Mumbai victims remembered

By Marshall Weiss, The Dayton Jewish Observer

Rabbi Shmuel Klatzkin of Chabad of Greater Dayton remembers the Holtzbergs at Chabad’s memorial program for the victims of terror in Mumbai

A standing-room crowd gathered at Chabad of Greater Dayton in Oakwood on the evening of Dec. 2 in memory of the more than 170 people killed in Mumbai during the terror attacks of Nov. 26-29.

Among those killed were Rabbi Gavriel and Rivkah Holtzberg of Mumbai’s Nariman Chabad House, and four guests at the facility.
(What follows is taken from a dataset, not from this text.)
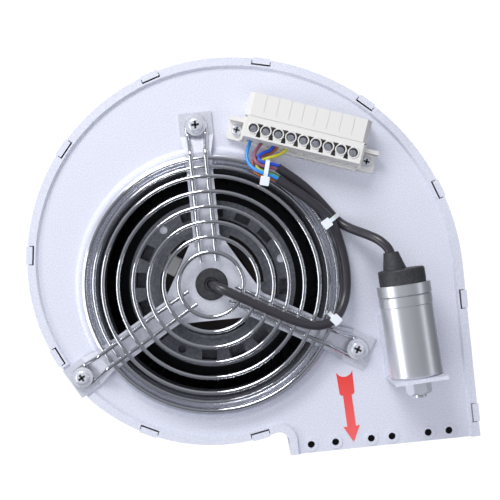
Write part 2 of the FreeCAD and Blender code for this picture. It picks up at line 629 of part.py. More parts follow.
def stator_flange():
    """Cast flange: boss behind the hub, kidney windows with ribs, bearing tube."""
    back = BRACKET_Y + BRACKET_SHEET
    rear = FLANGE_Y + FLANGE_SHEET
    body = disc(STATOR_RADIUS, FLANGE_Y, rear)
    body = body.fuse([disc(BOSS_RADIUS, back, FLANGE_Y), disc(TUBE_RADIUS, rear, TUBE_END)])
    window = ring(31.0, BOSS_RADIUS + 2.0, FLANGE_Y - 1.0, rear + 1.0)
    wedge = plate_xz([(0.0, 0.0), (50.0, 34.0), (50.0, -34.0)], FLANGE_Y - 2.0, rear + 2.0)
    window = window.common(wedge)
    rib = ring(32.6, 31.0, FLANGE_Y - 1.4, FLANGE_Y).common(wedge)
    pad = disc(5.0, back, FLANGE_Y, STUD_PLACE)
    bumps = [moved(disc(0.9, FLANGE_Y - 0.7, FLANGE_Y), at(35.0, turn).x, 0, at(35.0, turn).z)
             for turn in (-22.0, -12.0, -2.0, 8.0, 18.0)]
    between = (30.0, 150.0, 270.0)
    body = body.cut(group(all_round(window, between)))
    body = body.fuse(all_round(rib, between) + all_round(pad, ARM_ANGLES) + all_round(group(bumps), between))
    bores = [disc(BEARING_RADIUS, back - 1.0, FLANGE_Y + 1.0),
             disc(BEARING_RADIUS, FLANGE_Y, SHOULDER_Y), disc(BEARING_RADIUS - 2.0, SHOULDER_Y, TUBE_END),
             disc(BEARING_RADIUS, REAR_BEARING_Y, TUBE_END + 1.0)]
    slot = block(BEARING_RADIUS - 2.0, BOSS_RADIUS + 2.0, back - 1.0, FLANGE_Y, -2.5, 2.5)
    studs = all_round(disc(STUD_RADIUS, back - 1.0, rear + 1.0, STUD_PLACE), ARM_ANGLES)
    return body.cut(group(bores)).cut(group(all_round(slot, between) + studs)).removeSplitter()


def flange_nut():
    return moved(hex_nut(7.0, 3.0, STUD_RADIUS), STUD_PLACE, FLANGE_Y + FLANGE_SHEET)


def stator_core():
    """Lamination stack with slots for the windings."""
    body = ring(STATOR_RADIUS, TUBE_RADIUS, CORE_START, CORE_END)
    slot = block(SLOT_START, SLOT_END, CORE_START - 1.0, CORE_END + 1.0, -SLOT_WIDTH / 2, SLOT_WIDTH / 2)
    mouth = block(SLOT_END - 1.0, STATOR_RADIUS + 1.0, CORE_START - 1.0, CORE_END + 1.0, -1.0, 1.0)
    turns = [360.0 * k / SLOT_COUNT for k in range(SLOT_COUNT)]
    return body.cut(group(all_round(slot.fuse(mouth), turns)))


def stator_windings():
    """End turns at both ends and the copper in the slots."""
    half = SLOT_WIDTH / 2.0 - 0.2
    bars = block(SLOT_START + 0.4, SLOT_END - 0.4, CORE_START - 1.0, CORE_END + 1.0, -half, half)
    turns = [360.0 * k / SLOT_COUNT for k in range(SLOT_COUNT)]
    ends = []
    for near, far in ((CORE_START, CORE_START - WINDING_OVERHANG), (CORE_END, CORE_END + WINDING_OVERHANG)):
        step = 3.0 if far > near else -3.0
        inner, outer = SLOT_START - 0.5, SLOT_END + 0.5
        ends.append(revolved([(inner, near), (inner, far - step), (inner + 3.0, far), (outer - 3.0, far),
                              (outer, far - step), (outer, near)]))
    return ends[0].fuse(all_round(bars, turns) + [ends[1]])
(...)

Upon arriving at the memorial program, participants were invited to light a candle: one set for each of the Mumbai terror victims.

“In the face of darkness, let us kindle light,” said Chabad of Greater Dayton Director Rabbi Nochum Mangel. “Instead of succumbing to the sphere of darkness, as is the plan of the masters of terror, we double and redouble our dedication to goodness and joy.”
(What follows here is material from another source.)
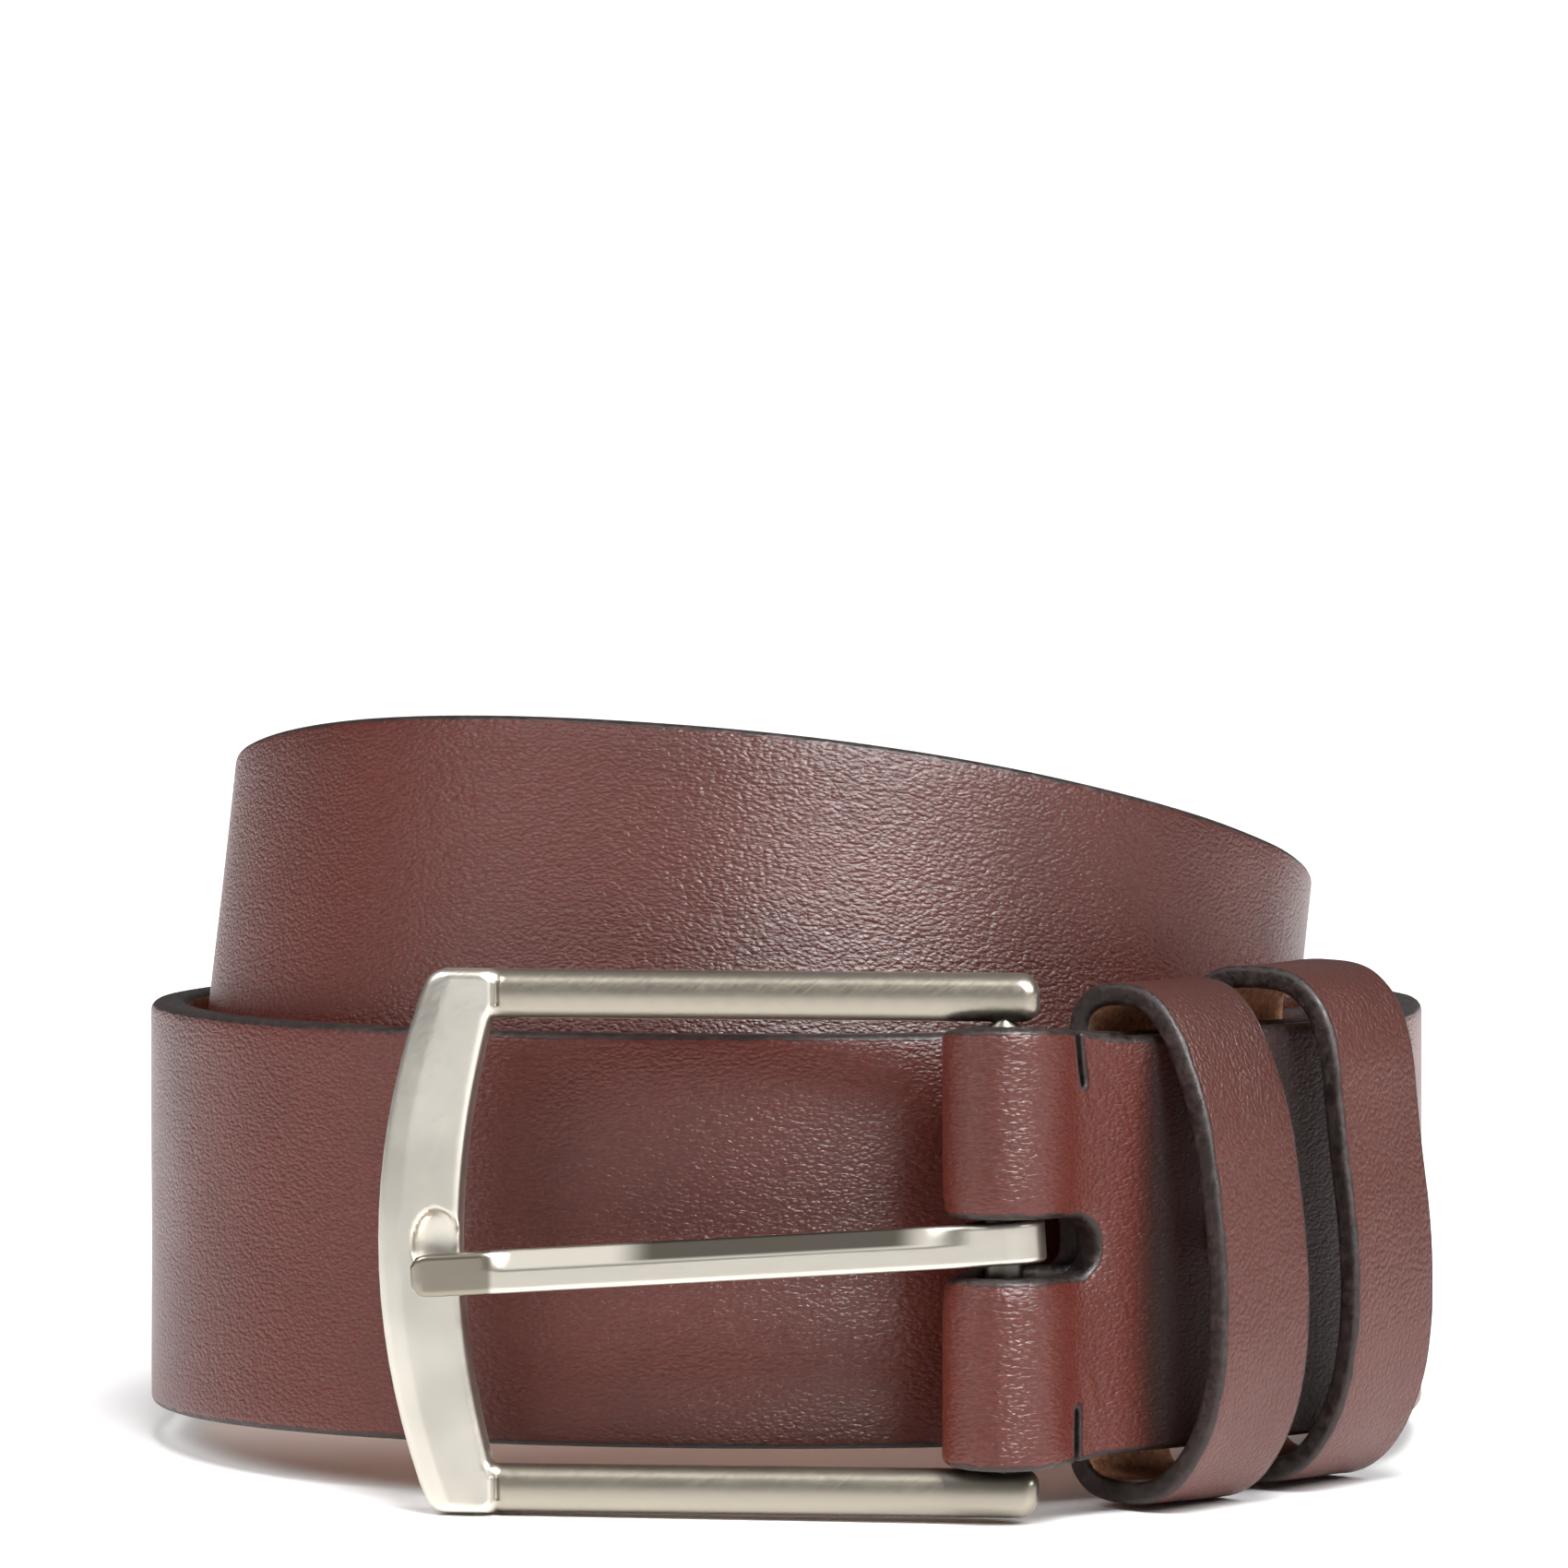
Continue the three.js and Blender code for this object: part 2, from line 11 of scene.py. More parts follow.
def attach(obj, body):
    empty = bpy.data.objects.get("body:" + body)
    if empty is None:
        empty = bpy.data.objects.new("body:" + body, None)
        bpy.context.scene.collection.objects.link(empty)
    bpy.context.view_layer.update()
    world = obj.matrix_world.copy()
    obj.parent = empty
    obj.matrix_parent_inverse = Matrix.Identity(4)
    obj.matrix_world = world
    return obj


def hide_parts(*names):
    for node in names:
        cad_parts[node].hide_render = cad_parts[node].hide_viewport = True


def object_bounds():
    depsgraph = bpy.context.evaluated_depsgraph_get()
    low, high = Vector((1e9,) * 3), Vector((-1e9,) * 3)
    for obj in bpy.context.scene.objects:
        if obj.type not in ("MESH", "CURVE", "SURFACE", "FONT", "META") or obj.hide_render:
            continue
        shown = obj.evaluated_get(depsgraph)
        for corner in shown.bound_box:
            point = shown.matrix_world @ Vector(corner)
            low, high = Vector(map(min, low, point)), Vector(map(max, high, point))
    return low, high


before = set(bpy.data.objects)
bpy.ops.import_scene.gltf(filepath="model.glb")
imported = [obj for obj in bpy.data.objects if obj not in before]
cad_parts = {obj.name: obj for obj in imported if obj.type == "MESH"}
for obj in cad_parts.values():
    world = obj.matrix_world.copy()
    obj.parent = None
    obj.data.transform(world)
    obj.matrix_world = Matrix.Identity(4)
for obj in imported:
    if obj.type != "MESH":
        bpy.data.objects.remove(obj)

Mangel paid special tribute to the rescuer of the Holtzberg’s 2-year-old son, Moshe.

“Let us find the resolve to overcome the pain from the example of Sandra Samuel, the nanny who risked her own life and rose above every selfish thought to save little Moishele,” Mangel said. “Such a committed and dedicated love shines through any darkness.”

Chabad of Greater Dayton’s Rabbi Shmuel Klatzkin, whose kosher supervision consulting brought him to the Holtzbergs in Mumbai last summer, was scheduled to visit them again on Dec. 5. During the memorial, he said his memories of the couple were brief but wonderful.

“He was the kind of man and his wife was the kind of woman who were happy bringing people together: people from all walks of life,” Klatzkin said.

Klatzkin urged those present to cherish the value of coming together as a community, of breaking down the boundaries that keep people apart, as modeled by the slain couple.

“Let nothing get in its way,” he said. “It’s the only hope for a world that is suffering and the barriers that are put in the way…that stop us from seeing first and foremost another human being, someone made in God’s image.”